*** Dataset excerpt ***
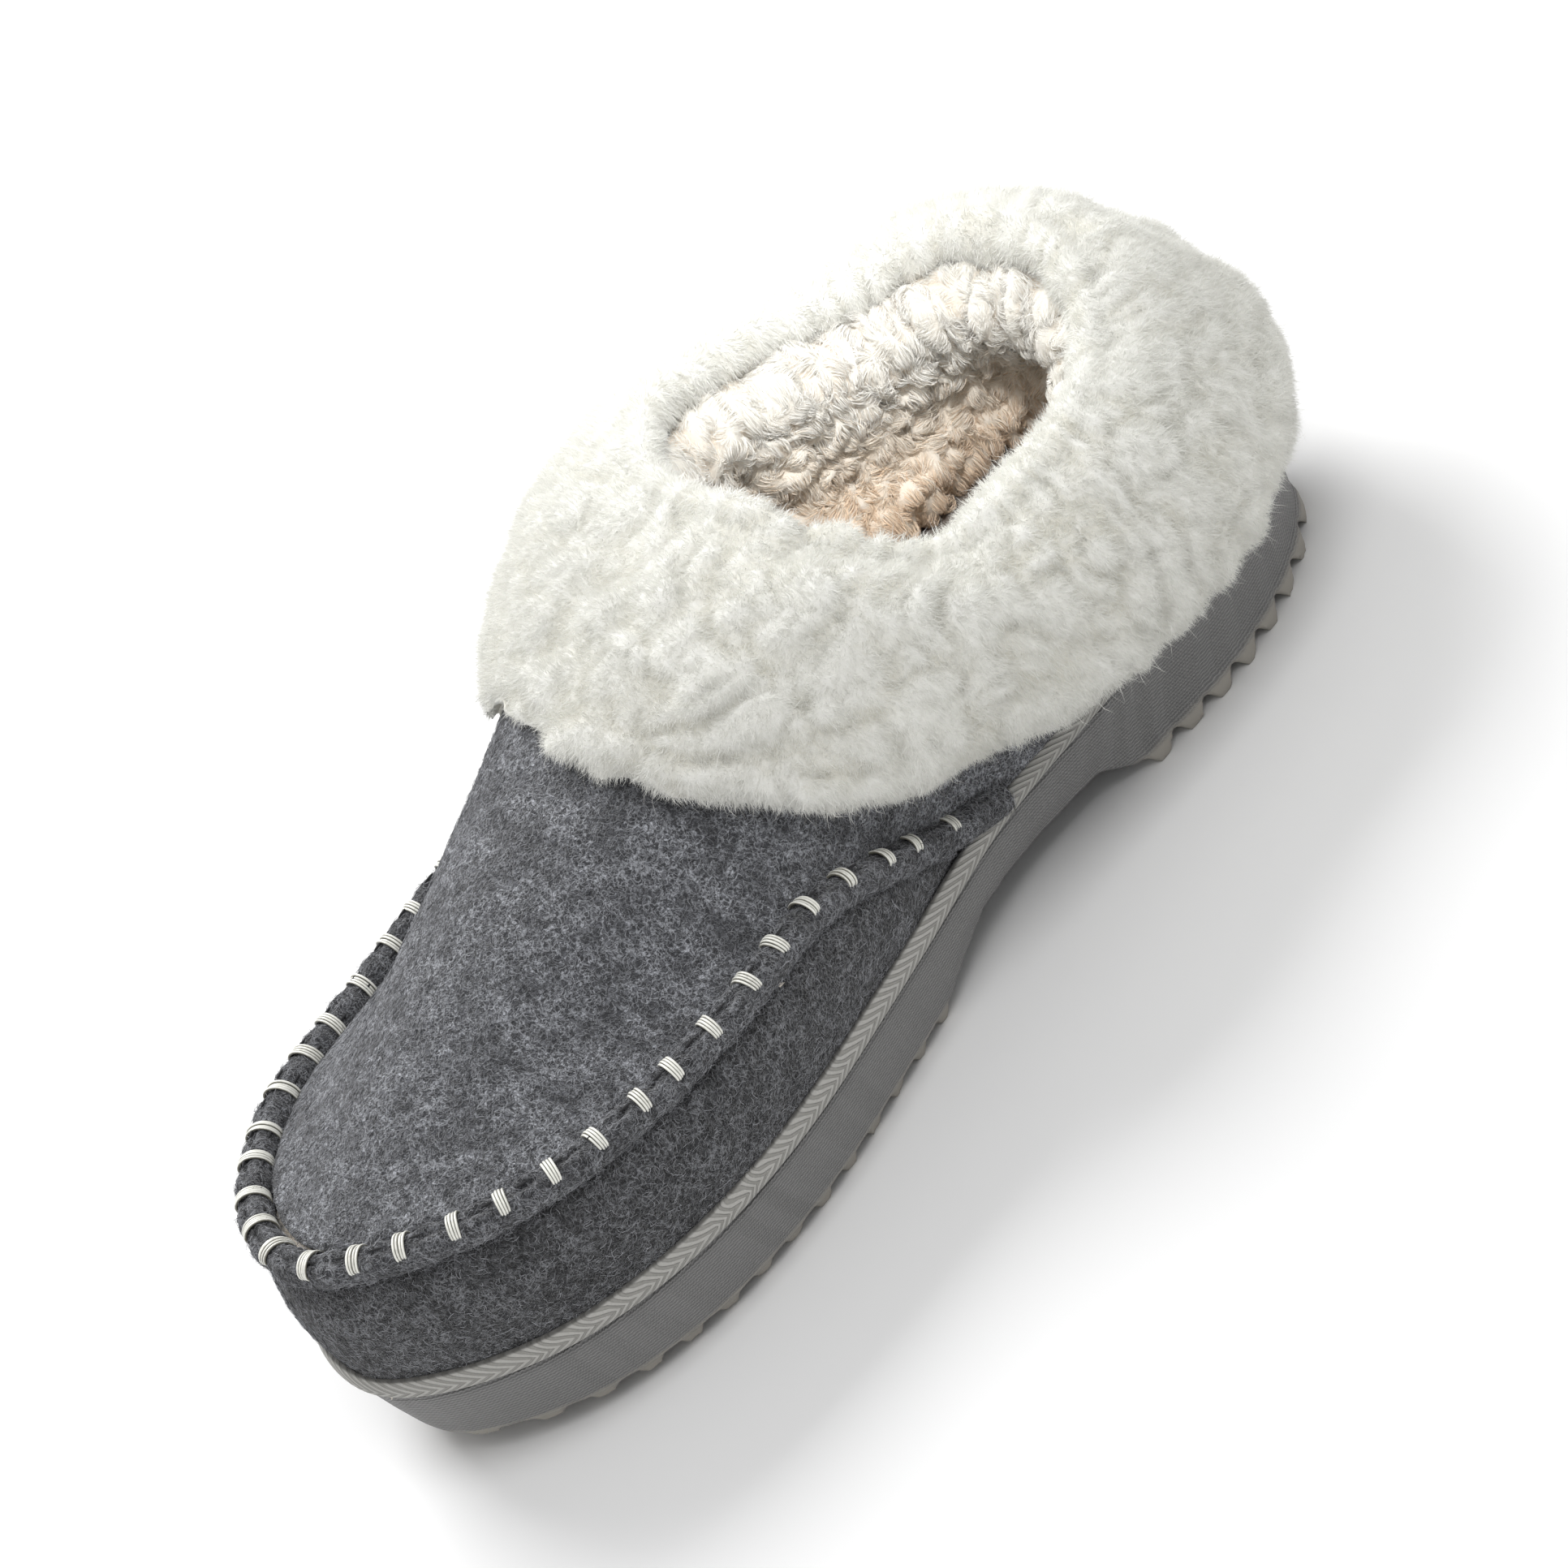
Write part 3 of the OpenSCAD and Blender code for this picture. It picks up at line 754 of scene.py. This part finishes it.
def build_cuff():
    """The sherpa cuff: fleece in soft ridges that run out from the rim, under a coat of fibres."""
    cuff = fleece_of("cuff_fur", "cuff_fleece", 3.45 * MM, 6)
    co, normal = points_of(cuff), normals_of(cuff)
    out = co - OPENING
    turn = np.arctan2(out[:, 1], out[:, 0])
    reach = np.hypot(out[:, 0], out[:, 1])
    ring = CUFF_RADIUS * 0.9
    lay = 0.55 * (co[:, 2] - 0.8 * reach)
    places = np.stack([ring * np.cos(turn), ring * np.sin(turn), lay], 1)
    places = places + wobble_vectors(co, 9 * MM) * 2.0 * MM
    ridge = billow(places, RIDGE_SIZE * MM)
    tuft = billow(places, TUFT_SIZE * MM, 5.0)
    crumb = billow(co, CRUMB_SIZE * MM, 9.0)
    lip = smooth(1.5 * MM, -1 * MM, from_rim(co)[0])
    # the pile lies flatter over the front of the outer side
    tight = smooth(0, -25 * MM, co[:, 0]) * smooth(45 * MM, 10 * MM, co[:, 1])
    puffs = (RIDGE_RISE * ridge + TUFT_RISE * tuft) * (1 - 0.55 * np.maximum(lip, tight))
    height = puffs + CRUMB_RISE * crumb + SWELL_RISE * wobble(co, SWELL_SIZE * MM)
    height += LIP_RISE * lip - 0.6 * tight * (1 - lip) - CUFF_SET_BACK
    free = open_to_air(co, normal, UPPER, reach=5 * MM)
    height = np.where(free, height, np.minimum(height, 0) * 0.3)
    move_to(cuff, co + normal * height[:, None] * MM)
    # painted shade: the tuft mask is high on the puffs and low in the clefts, which the first colour
    # below paints creamy
    note(cuff, "tuft", np.clip(0.15 + 0.5 * ridge + 0.35 * tuft + 0.2 * crumb, 0, 1))
    look = pile_material("cuff_fleece_look", (0.77, 0.745, 0.65), (0.88, 0.875, 0.835))
    place(cuff, "cuff_pile", look, "cuff_fur")
    grow_coat(cuff, free)


def grow_coat(cuff, free):
    """Fibres of the cuff: neighbours lean the same way, so they read as brushed tufts."""
    count = COAT_COUNT
    near, root, normal = scatter(cuff, count, free)
    co = points_of(cuff)
    swirl = (wobble_vectors(co, 5 * MM) + 0.6 * wobble_vectors(co, 12 * MM))[near]
    length = rng.uniform(*COAT_LENGTHS, count) * MM
    stray = rng.random(count) < STRAY_SHARE
    length[stray] *= 1.9
    loose = rng.normal(size=(count, 3)) * np.where(stray, 0.5, 0.3)[:, None]
    way = unit(normal * 0.85 + hang(root, normal) * 0.4 + swirl * 0.6 + loose)
    root = root - normal * 0.5 * MM
    middle = root + (way * 0.4 + normal * 0.14 + rng.normal(size=(count, 3)) * 0.06) * length[:, None]
    tip = root + way * length[:, None]
    width = rng.uniform(*COAT_WIDTHS, count) * MM
    look = fibre_material("cuff_fibre_look", (0.865, 0.862, 0.822))
    fibre_pieces("cuff_fibres", "cuff_pile", look, (root, middle, tip), width)


# The lining's nodules, as above, and how much deeper its pile stands where it shows
NODULE_SIZE = 4.5
NODULE_RISE = 2.0
CURL_SIZE = 2.2
CURL_RISE = 0.8
RIM_HEAP = 4.2
FOOTBED_HEAP = 4.8
FRONT_HEAP = 4.0
LINING_RISE = 1.0

LOCK_GAP = 3.2 * MM
LOCK_RADII = (0.7, 1.5)
LOCK_BENDS = (2.2, 4.4)  # radians
LOCK_WIDTHS = (0.09, 0.15)
LOCK_STATIONS = (0, 0.2, 0.45, 0.7, 1.0)
SIGHT = 85 * MM  # locks grow no farther than this from the opening's centre


def build_lining(node, name, count):
    """Curly sherpa: small nodules of twisted locks, on the foot's side only."""
    lining = fleece_of(node, name, 2.75 * MM, 3)
    co, normal = points_of(lining), normals_of(lining)
    warped = co + wobble_vectors(co, 5 * MM) * 1.6 * MM
    nodule = billow(warped, NODULE_SIZE * MM, 2.0)
    curl = billow(warped, CURL_SIZE * MM, 7.0)
    below = -from_rim(co)[1]
    above_floor = co[:, 2] - co[:, 2].min()
    behind_front = co[:, 1] - co[:, 1].min()
    heap = RIM_HEAP * smooth(34 * MM, -4 * MM, below)
    heap += FOOTBED_HEAP * smooth(20 * MM, 4 * MM, above_floor)
    heap += FRONT_HEAP * smooth(8 * MM, 1 * MM, behind_front)
    height = NODULE_RISE * nodule + CURL_RISE * curl + 0.6 * wobble(co, 15 * MM)
    height += LINING_RISE + heap
    free = open_to_air(co, normal, UPPER, reach=4 * MM)
    height = np.where(free, height, 0)
    move_to(lining, co + normal * height[:, None] * MM)
    # painted shade: the fleece darkens deeper below the rim
    shaded = 1 - 0.6 * smooth(0, 30 * MM, below)
    note(lining, "tuft", np.clip(0.1 + 0.6 * nodule + 0.4 * curl, 0, 1) * shaded)
    place(lining, "lining_pile", lining_look, node)
    if count:
        grow_locks(lining, name, count, free)


def grow_locks(lining, name, count, free):
    """Fibres that share one curl per lock, so each lock bends over like a little hook. The locks
    are pale at the rim and painted darker and warmer deeper inside, a painted shade."""
    count = count
    co = points_of(lining)
    owner = share_out(co, spread_seeds(co, LOCK_GAP))
    in_sight = np.linalg.norm(co - OPENING, axis=1) < SIGHT
    near, root, normal = scatter(lining, count, free & in_sight)
    lock = owner[near]
    heading = rng.normal(size=co.shape) * 0.8 - UP * 0.7
    lean = unit(heading[lock] - normal * (heading[lock] * normal).sum(1, keepdims=True))
    radius = rng.uniform(*LOCK_RADII, len(co))[lock][:, None] * MM
    bend = rng.uniform(*LOCK_BENDS, len(co))[lock][:, None] + rng.normal(0, 0.25, (count, 1))
    pull = co[lock] - root
    path = []
    for s in LOCK_STATIONS:
        angle = bend * s
        hook = radius * ((1 - np.cos(angle)) * lean + np.sin(angle) * normal)
        path.append(root + hook + pull * 0.5 * s + normal * (0.35 * s - 0.3) * MM)
    width = rng.uniform(*LOCK_WIDTHS, count) * MM
    inside = open_to_air(root, unit(path[-1] - root), UPPER, reach=6 * MM)
    depth = -from_rim(root)[1] + rng.normal(0, 5, count) * MM
    for tone, (low, high, look) in lock_tones.items():
        chosen = inside & (depth > low) & (depth <= high)
        if chosen.any():
            part = [station[chosen] for station in path]
            fibre_pieces(f"{name}_{tone}", "lining_pile", look, part, width[chosen])


FUZZ_LENGTHS = (0.9, 2.2)
FUZZ_WIDTHS = (0.06, 0.11)


def build_fuzz(name, colour, pieces, count, rise):
    """Wool fibres of one colour that lie on the felt and stand off it a little."""
    share = count // len(pieces)
    found = [scatter(piece, share, np.ones(len(piece.data.vertices), bool)) for piece in pieces]
    root = np.concatenate([f[1] for f in found])
    normal = np.concatenate([f[2] for f in found])
    total = len(root)
    lie = unit(np.cross(normal, rng.normal(size=(total, 3))))
    curl = np.cross(normal, lie) * rng.normal(0, 0.35, (total, 1))
    length = rng.uniform(*FUZZ_LENGTHS, total)[:, None] * MM
    lift = rng.uniform(0.0, rise, total)[:, None]
    path = []
    for s in (0, 1 / 3, 2 / 3, 1):
        way = lie * s + curl * math.sin(math.pi * s) + normal * (lift * s + 0.04)
        path.append(root + way * length)
    width = rng.uniform(*FUZZ_WIDTHS, total) * MM
    fibre_pieces(name, "felt", fibre_material(name + "_look", colour), path, width)


def build_plain(node, name, slot, material, levels=1, crease=50):
    """A hidden or small piece: the CAD shape with softened edges."""
    piece = copy_of(node, name, crease)
    apply(piece, "SUBSURF", levels=levels)
    return place(piece, slot, material, node)


# ---- the slipper -------------------------------------------------------------------------------
felt_top = felt_material(
    "felt_look", (0.04, 0.0415, 0.047), (0.152, 0.156, 0.173), (0.5, 0.515, 0.56)
)
# the same felt painted darker for the rolled seam: painted shade
felt_roll_painted_shade = felt_material(
    "felt_roll_painted_shade_look", (0.02, 0.0205, 0.0235), (0.1, 0.1025, 0.113), (0.36, 0.37, 0.4)
)
# the same felt painted darker still for the side walls: painted shade
felt_side_painted_shade = felt_material(
    "felt_wall_painted_shade_look", (0.012, 0.0123, 0.0135), (0.062, 0.063, 0.069), (0.25, 0.256, 0.275)
)
BOARD_GRAIN = 700.0
FOAM_GRAIN = 1200.0
THREAD_GRAIN = 1500.0
board = grained_material("board_look", (0.3, 0.24, 0.16), (0.5, 0.42, 0.31), BOARD_GRAIN)
foam = grained_material("foam_look", (0.6, 0.53, 0.33), (0.8, 0.74, 0.52), FOAM_GRAIN, depth=0.3)
thread = grained_material("thread_look", (0.5, 0.48, 0.42), (0.75, 0.72, 0.66), THREAD_GRAIN)
dark_thread = grained_material(
    "dark_thread_look", (0.012, 0.012, 0.013), (0.035, 0.035, 0.038), THREAD_GRAIN
)
stay = cloth_material("stay_tape_look", (0.5, 0.48, 0.43), (0.72, 0.7, 0.64), threads_per_mm=1.1)
knit = cloth_material("backing_look", (0.5, 0.48, 0.42), (0.72, 0.7, 0.63), threads_per_mm=0.9)
insole = cloth_material(
    "insole_cloth_look", (0.12, 0.095, 0.078), (0.25, 0.215, 0.185), threads_per_mm=0.8
)

build_sole()
build_tape()
wall_felt = build_felt("toe_wall", "toe_wall_felt", "felt_wall", felt_side_painted_shade)
vamp_felt = build_felt("vamp_plug", "vamp_felt", "felt", felt_top)
tuck_in(vamp_felt)
build_felt("quarter_medial", "quarter_felt_medial", "felt", felt_top)
build_felt("quarter_lateral", "quarter_felt_lateral", "felt", felt_top)
stitches = copy_of("whip_stitches", "stitch_source")
stitch_arcs = [arc_of(part) for part in islands(stitches)]
bpy.data.objects.remove(stitches)
roll_felt = build_roll(felt_roll_painted_shade, stitch_arcs)
build_yarn(stitch_arcs)
build_plain("seam_topstitches", "seam_thread", "thread_dark", dark_thread, levels=2, crease=180)
build_plain("insole_board", "insole_board_grain", "board", board)
build_plain("strobel_stitches", "strobel_thread", "thread_white", thread)
build_plain("foam_footbed", "footbed_foam", "foam", foam, levels=2)
cover = build_plain("sock_lining", "insole_cover", "insole_cloth", insole, levels=3)
build_plain("heel_seam_tape", "heel_seam_stay", "stay_tape", stay)
build_plain("topline_tape", "topline_stay", "stay_tape", stay)
build_plain("heel_counter", "heel_stiffener", "board", board)
build_plain("cuff_backing", "cuff_knit", "knit_backing", knit)
build_cuff()
# the first colour is the painted shade in the fleece's clefts
lining_look = pile_material("lining_fleece_look", (0.88, 0.76, 0.62), (0.96, 0.93, 0.86))
# How deep below the rim each tone of lock begins and ends; the warm and deep tones are painted shade
WARM_FROM = 18 * MM
DEEP_FROM = 32 * MM
lock_tones = {
    "pale": (-math.inf, WARM_FROM, fibre_material("lining_fibre_pale", (0.96, 0.945, 0.9))),
    "warm": (WARM_FROM, DEEP_FROM, fibre_material("lining_fibre_warm_painted_shade", (0.94, 0.86, 0.75))),
    "deep": (DEEP_FROM, math.inf, fibre_material("lining_fibre_deep_painted_shade", (0.87, 0.7, 0.53))),
}
build_lining("heel_lining", "heel_sherpa", count=100_000)
build_lining("vamp_lining", "vamp_sherpa", count=45_000)
build_lining("wall_lining", "wall_sherpa", count=0)  # too deep inside for its locks to show
# fibres are shared out evenly, so a larger panel is listed once for each share it takes
fuzzy = 2 * [wall_felt] + 3 * [vamp_felt] + [roll_felt]
build_fuzz("felt_fibres_pale", (0.36, 0.365, 0.39), fuzzy, count=60_000, rise=0.22)
build_fuzz("felt_fibres_dark", (0.025, 0.026, 0.03), fuzzy, count=50_000, rise=0.12)

# ---- studio ------------------------------------------------------------------------------------
FLOOR_HALF = 4.0
MIDDLE = (0, 0, 40 * MM)  # of the slipper
floor = triangle_piece(
    "floor",
    np.array([[-1, -1, 0], [1, -1, 0], [1, 1, 0], [-1, 1, 0]], float) * FLOOR_HALF,
    np.array([[0, 1, 2], [0, 2, 3]]),
)
paper = Surface("floor_paper", 0.9)
paper.shader.inputs["Base Color"].default_value = (0.93, 0.93, 0.93, 1)
floor.data.materials.append(paper.material)

world = bpy.data.worlds.new("studio")
scene.world = world
world.use_nodes = True
world.node_tree.nodes["Background"].inputs["Color"].default_value = (1, 1, 1, 1)
world.node_tree.nodes["Background"].inputs["Strength"].default_value = 0.45
scene.view_settings.view_transform = "Standard"


def hang_lamp(name, lamp, direction, distance, aim, power):
    """Puts a lamp at a distance in a direction, looking at a point."""
    lamp.energy = power
    holder = bpy.data.objects.new(name, lamp)
    scene.collection.objects.link(holder)
    way = Vector(direction).normalized()
    holder.location = Vector(aim) + way * distance
    holder.rotation_mode = "QUATERNION"
    holder.rotation_quaternion = way.to_track_quat("Z", "Y")


def softbox(name, direction, distance, size, power):
    """A square lamp that faces the slipper's middle."""
    lamp = bpy.data.lights.new(name, "AREA")
    lamp.shape = "SQUARE"
    lamp.size = size
    hang_lamp(name, lamp, direction, distance, MIDDLE, power)


def snoot(name, direction, distance, aim, angle, power):
    """A narrow lamp with a soft edge."""
    lamp = bpy.data.lights.new(name, "SPOT")
    lamp.spot_size = math.radians(angle)
    lamp.spot_blend = 1
    lamp.shadow_soft_size = 0.05
    hang_lamp(name, lamp, direction, distance, aim, power)


BOX_DISTANCE = 1.5
BOX_SIZE = 0.8
softbox("key_light", (-0.95, 0.15, 0.95), BOX_DISTANCE, BOX_SIZE, power=19.5)
softbox("top_light", (0.45, -0.05, 1.0), BOX_DISTANCE, BOX_SIZE, power=8.5)
far_lining = OPENING + np.array((-29, 3, 3)) * MM
snoot("opening_light", (0.6, -0.05, 0.8), 0.7, far_lining, angle=8, power=32)

# ---- camera: the angle from which the slipper is seen, with its toe to the lower left -----------
AZIMUTH = math.radians(67.5)
ELEVATION = math.radians(35.25)
ROLL = math.radians(-36.17)
DISTANCE = 1.1
LENS = 138
camera = bpy.data.objects.new("camera", bpy.data.cameras.new("camera"))
scene.collection.objects.link(camera)
scene.camera = camera
flat = math.cos(ELEVATION)
back = Vector((math.sin(AZIMUTH) * flat, -math.cos(AZIMUTH) * flat, math.sin(ELEVATION)))
level = (-back).cross(Vector((0, 0, 1))).normalized()
above = level.cross(-back)
right = level * math.cos(ROLL) + above * math.sin(ROLL)
top = above * math.cos(ROLL) - level * math.sin(ROLL)
AIM = Vector((4.3, 0.9, 40)) * MM
camera.rotation_mode = "QUATERNION"
turned = Matrix((right, top, back)).transposed().to_4x4()
camera.matrix_world = Matrix.Translation(AIM + back * DISTANCE) @ turned
camera.data.lens = LENS
camera.data.sensor_width = 36
camera.data.clip_start = 0.05
camera.data.clip_end = 20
***
▶ _Short problem_
Isolate each line of the listing above that includes "part". Copy it.

▶ _Complete response_
Write part 3 of the OpenSCAD and Blender code for this picture. It picks up at line 754 of scene.py. This part finishes it.
            part = [station[chosen] for station in path]
            fibre_pieces(f"{name}_{tone}", "lining_pile", look, part, width[chosen])
stitch_arcs = [arc_of(part) for part in islands(stitches)]